> **Supplied material**:
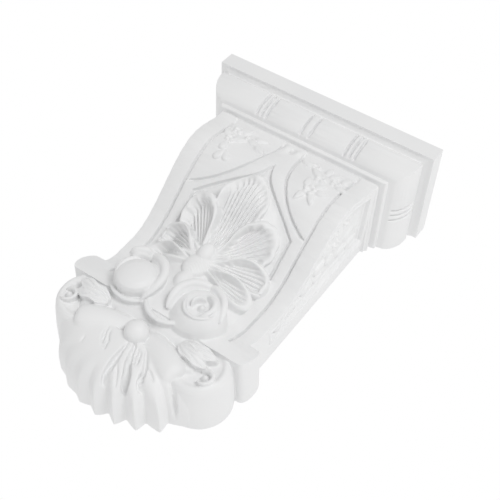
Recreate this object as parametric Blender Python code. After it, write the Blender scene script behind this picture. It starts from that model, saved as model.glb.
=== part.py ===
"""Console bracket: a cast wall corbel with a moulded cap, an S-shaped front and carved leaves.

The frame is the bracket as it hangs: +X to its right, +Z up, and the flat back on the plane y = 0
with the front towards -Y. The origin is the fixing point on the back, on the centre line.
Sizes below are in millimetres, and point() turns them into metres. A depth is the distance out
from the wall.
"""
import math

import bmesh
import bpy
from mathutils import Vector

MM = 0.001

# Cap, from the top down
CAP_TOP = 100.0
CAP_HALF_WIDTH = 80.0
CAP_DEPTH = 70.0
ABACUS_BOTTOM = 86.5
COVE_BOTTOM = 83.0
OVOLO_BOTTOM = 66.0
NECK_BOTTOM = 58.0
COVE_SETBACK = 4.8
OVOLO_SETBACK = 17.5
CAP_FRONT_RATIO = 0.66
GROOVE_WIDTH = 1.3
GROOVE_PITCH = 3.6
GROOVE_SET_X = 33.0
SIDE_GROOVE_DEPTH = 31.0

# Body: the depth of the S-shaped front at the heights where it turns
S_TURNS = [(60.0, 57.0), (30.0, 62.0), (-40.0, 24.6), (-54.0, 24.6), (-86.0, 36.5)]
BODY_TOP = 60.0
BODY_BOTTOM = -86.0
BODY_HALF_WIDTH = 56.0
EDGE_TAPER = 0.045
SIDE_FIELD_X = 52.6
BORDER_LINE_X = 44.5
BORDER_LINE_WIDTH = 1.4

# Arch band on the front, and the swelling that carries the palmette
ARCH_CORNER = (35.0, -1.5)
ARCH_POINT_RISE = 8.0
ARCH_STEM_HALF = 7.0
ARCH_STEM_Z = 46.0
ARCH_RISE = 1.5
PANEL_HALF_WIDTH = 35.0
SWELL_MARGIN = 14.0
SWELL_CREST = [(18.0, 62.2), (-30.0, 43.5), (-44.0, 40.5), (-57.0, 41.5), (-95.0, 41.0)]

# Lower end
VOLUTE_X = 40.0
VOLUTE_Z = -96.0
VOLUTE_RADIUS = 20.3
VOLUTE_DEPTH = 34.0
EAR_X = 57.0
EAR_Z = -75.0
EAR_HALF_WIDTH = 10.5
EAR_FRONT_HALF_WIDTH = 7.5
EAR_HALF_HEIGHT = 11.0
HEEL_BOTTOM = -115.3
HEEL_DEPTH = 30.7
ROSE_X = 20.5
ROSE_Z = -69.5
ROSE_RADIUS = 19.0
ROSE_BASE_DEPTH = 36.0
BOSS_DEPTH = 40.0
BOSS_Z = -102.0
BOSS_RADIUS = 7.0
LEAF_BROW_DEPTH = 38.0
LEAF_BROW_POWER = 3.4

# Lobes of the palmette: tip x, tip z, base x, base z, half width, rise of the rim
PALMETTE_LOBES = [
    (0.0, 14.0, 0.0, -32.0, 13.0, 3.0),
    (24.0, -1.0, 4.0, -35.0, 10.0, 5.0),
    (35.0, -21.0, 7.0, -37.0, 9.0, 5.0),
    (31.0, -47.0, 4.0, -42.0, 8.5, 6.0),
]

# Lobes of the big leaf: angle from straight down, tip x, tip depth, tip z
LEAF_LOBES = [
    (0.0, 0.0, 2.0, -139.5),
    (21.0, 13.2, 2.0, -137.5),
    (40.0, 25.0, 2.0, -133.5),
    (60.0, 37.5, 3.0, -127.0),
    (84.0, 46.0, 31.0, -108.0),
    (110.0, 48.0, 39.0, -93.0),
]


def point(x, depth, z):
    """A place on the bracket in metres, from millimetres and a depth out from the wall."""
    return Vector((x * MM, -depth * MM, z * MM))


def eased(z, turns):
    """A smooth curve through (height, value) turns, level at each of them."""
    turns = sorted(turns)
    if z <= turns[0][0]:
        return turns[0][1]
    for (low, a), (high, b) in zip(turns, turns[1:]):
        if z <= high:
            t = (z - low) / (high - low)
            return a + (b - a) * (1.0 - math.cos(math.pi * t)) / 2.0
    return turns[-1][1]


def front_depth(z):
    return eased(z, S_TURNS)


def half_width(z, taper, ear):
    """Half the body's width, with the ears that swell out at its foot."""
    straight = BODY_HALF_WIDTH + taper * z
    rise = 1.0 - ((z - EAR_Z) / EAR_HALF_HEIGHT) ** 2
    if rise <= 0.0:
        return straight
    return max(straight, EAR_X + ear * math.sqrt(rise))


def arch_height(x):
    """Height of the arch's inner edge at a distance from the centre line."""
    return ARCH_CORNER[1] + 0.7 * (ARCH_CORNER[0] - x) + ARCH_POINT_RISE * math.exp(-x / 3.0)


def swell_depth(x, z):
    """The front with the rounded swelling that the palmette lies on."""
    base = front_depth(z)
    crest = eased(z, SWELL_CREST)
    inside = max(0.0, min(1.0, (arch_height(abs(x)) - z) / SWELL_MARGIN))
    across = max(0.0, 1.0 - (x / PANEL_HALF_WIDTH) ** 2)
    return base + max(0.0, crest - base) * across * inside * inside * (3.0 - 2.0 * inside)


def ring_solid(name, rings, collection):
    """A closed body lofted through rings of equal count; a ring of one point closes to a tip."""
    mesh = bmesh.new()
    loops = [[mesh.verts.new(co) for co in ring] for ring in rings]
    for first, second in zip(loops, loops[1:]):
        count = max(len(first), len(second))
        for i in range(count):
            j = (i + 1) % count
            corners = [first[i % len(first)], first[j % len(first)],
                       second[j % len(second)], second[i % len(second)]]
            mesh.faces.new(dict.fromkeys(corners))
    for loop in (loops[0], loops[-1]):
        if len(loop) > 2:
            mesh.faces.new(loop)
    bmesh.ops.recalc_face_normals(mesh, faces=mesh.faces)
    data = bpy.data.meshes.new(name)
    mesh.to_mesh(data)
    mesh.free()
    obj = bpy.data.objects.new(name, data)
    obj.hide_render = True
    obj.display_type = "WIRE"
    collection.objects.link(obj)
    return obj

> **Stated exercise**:
Lines from the start of the material above through the line containing "and carved leaves." are to be duplicated exactly, and only those.

> **Solution**:
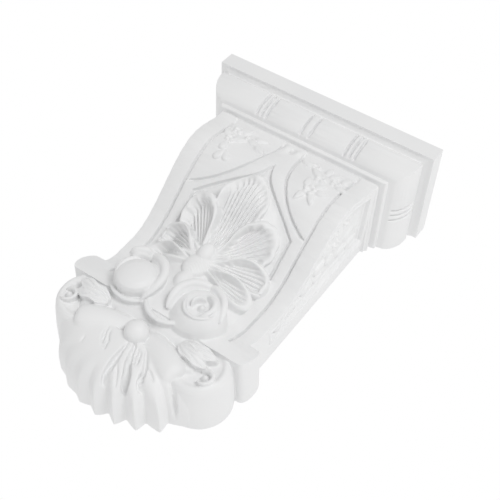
Recreate this object as parametric Blender Python code. After it, write the Blender scene script behind this picture. It starts from that model, saved as model.glb.
=== part.py ===
"""Console bracket: a cast wall corbel with a moulded cap, an S-shaped front and carved leaves.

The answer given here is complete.